The truck drivers pick up their trucks and get paid by the same company. But most port drivers are falsely classified as “independent contractors” to try to make them ineligible to join unions. This also shifts the burden of the trucks’ expenses from the companies onto the shoulders of the workers, the so-called “independent contractors.” The workers operate under a bosses’ contract instead of a workers’ or labor contract.

Michael, a driver, said: “We have to pay for insurance, fuel, dispatch fees, $161-a-month tonnage fees and repairs. We work for below-the-minimum wage and we have families to feed and mortgages to pay. The biggest issue is the conditions.”

Big companies forcing their workers to be independent contractors is rampant in the transportation industry and runs across all industries. Millions of long haul and local delivery truck drivers along with taxicab drivers are forced to work long hours as independent contractors or in similar leasing agreements.

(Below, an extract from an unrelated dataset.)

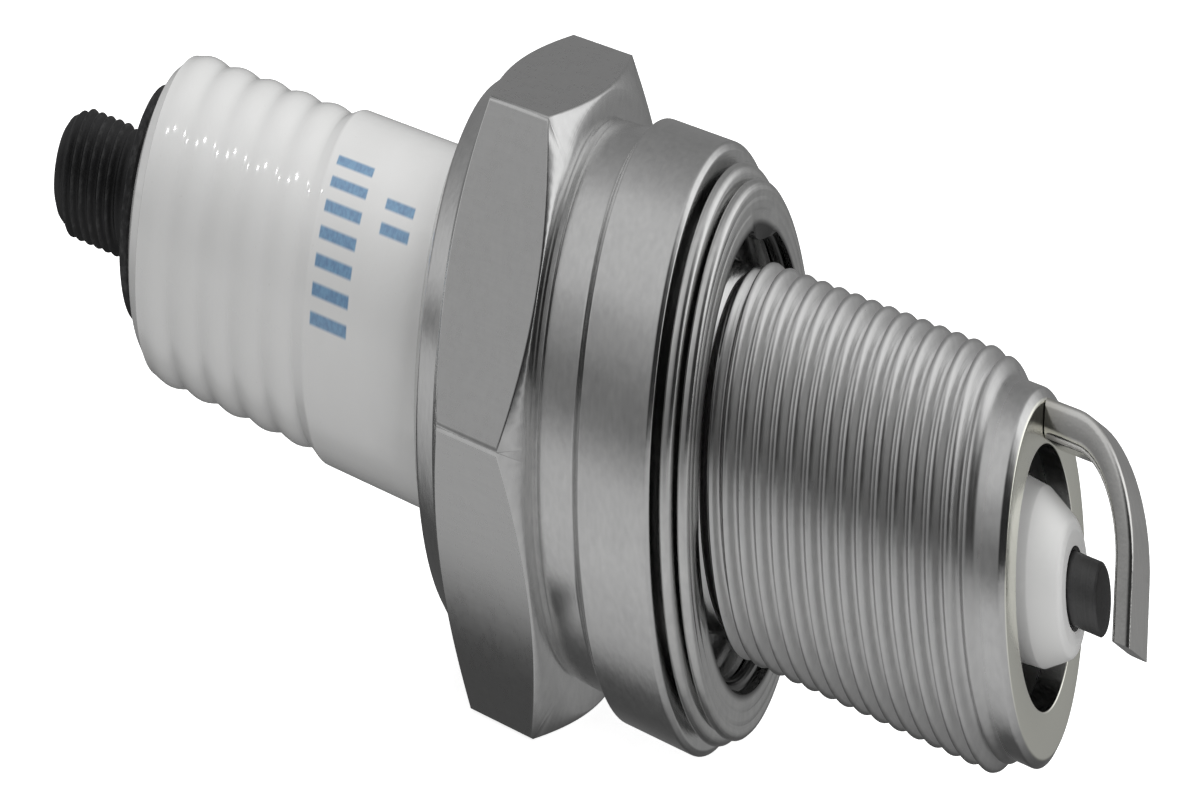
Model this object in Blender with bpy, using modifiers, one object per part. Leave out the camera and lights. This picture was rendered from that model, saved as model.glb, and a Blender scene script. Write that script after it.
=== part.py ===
"""Motorcycle spark plug with an M10 x 1.0 thread, a 19 mm reach and a 16 mm hexagon.

The plug lies along X. The firing end is at +X, the terminal stud at -X, and the origin is on the
axis at the gasket seat, the flat front of the shell's flange. Two flats of the hexagon face +Z
and -Z. Sizes are in millimetres here and become metres when a mesh is made.
"""
import math

import bmesh
import bpy
from mathutils import Matrix, Vector

MM = 0.001
FIT = 0.3           # clearance between neighbours
BOND = 0.1          # clearance between parts that are fused, crimped or welded together
MERGE = 1e-7        # metres; joins points that are meant to be one point

# Shell: thread and seat
REACH = 19.0
PITCH = 1.0
CREST = 4.9
ROOT = 4.38
THREAD_START = 1.3
THREAD_END = 17.5
END_CHAMFER = 0.3
END_BORE = 3.05
RELIEF = 4.6        # plain neck under the gasket
FLANGE = 7.6
FLANGE_BACK = -4.5
FLANGE_CHAMFER = 0.3
NECK = 7.15
NECK_BACK = -7.45

# Shell: hexagon and crimp
ACROSS_FLATS = 16.0
HEX_FRONT = -7.6
HEX_FRONT_RIM = 7.9
HEX_FRONT_SLOPE = 0.8
HEX_BACK = -13.75
HEX_BACK_RIM = 7.75
HEX_BACK_SLOPE = 0.77
CRIMP_SHOULDER = -15.4
CRIMP_SHOULDER_RIM = 7.0
CRIMP_END = -16.3

# Shell: bore
BORE = 6.0
BORE_FRONT = -5.6
BODY_BORE = 3.75
LEDGE = 6.6
LEDGE_BORE = 3.25

# Insulator
NECK_OUT = 4.85
RIB_CREST = 4.72
RIB_VALLEY = 4.55
RIB_COUNT = 5
RIB_PITCH = 2.33
FIRST_RIB = -36.4
INSULATOR_BACK = -38.9
SHOULDER = 3.5
COLLAR = 5.7
COLLAR_BACK = -12.1
COLLAR_FRONT = -6.4
INSULATOR_BODY = 3.4
NOSE_ROOT = 2.8
NOSE_AT_SHELL = 2.1
NOSE_TIP = 1.7
INSULATOR_FRONT = 20.6
STEM_BORE = 1.8     # holds the terminal rod, seals and resistor
TIP_BORE = 0.98
BORE_STEP = 2.0

# Terminal stud
STUD_END = -46.8
STUD_CREST = 1.9
STUD_ROOT = 1.6
STUD_PITCH = 0.7
STUD_THREAD_START = -46.0
STUD_THREAD_END = -41.0
STUD_FLANGE = 3.4
STUD_FLANGE_BACK = -39.8
ROD = 1.5
ROD_FRONT = -21.0

# Column inside the insulator
UPPER_SEAL_FRONT = -17.5
RESISTOR_FRONT = -6.5
LOWER_SEAL_FRONT = -1.5
ELECTRODE_HEAD = 1.5
ELECTRODE = 0.86
ELECTRODE_TIP = 22.15
CORE = 0.5
CORE_FRONT = 16.0

# Ground electrode
SPARK_GAP = 0.95
STRAP_THICK = 1.0
STRAP_WIDE = 2.1
STRAP_ROOT = 3.6
STRAP_BEND = 2.75
STRAP_END = -0.9
STRAP_TURN = math.radians(-21)   # the strap's root leans this far from +Z towards +Y
STRAP_EDGE = 0.12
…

Construction workers and many others are forced to labor under these oppressive conditions. Port truck drivers are certainly among the most exploited of these. The drivers have received racist harassment from Seattle and Port cops.

Goldman Sachs, which now owns half of SSA Marine, is invested in the port transport business because of the big profits to be made. SSA Marine operates two big terminals in Seattle and four in Long Beach, Calif. Goldman Sachs/SSA owns Shippers Transport Express and this Wall Street combination has been involved in disguising employees as independent contractors. The truck drivers are up against Wall Street titans and their anti-worker schemes.

At the waterfront rally on Feb. 6, the truck drivers and their supporters talked about staging more solidarity demonstrations. Jeff Johnson of the Washington State Labor Council told the drivers, “Representing the 425,000 unionists of Washington state, we stand with you because you have stood up for yourselves and against the big companies.” Representatives of UNITE-HERE, the United Food and Commercial Workers, Teamsters and other unions and community organizations pledged support. Puget Sound Stage and Seattle Solidarity said they would hold food and pledge drives.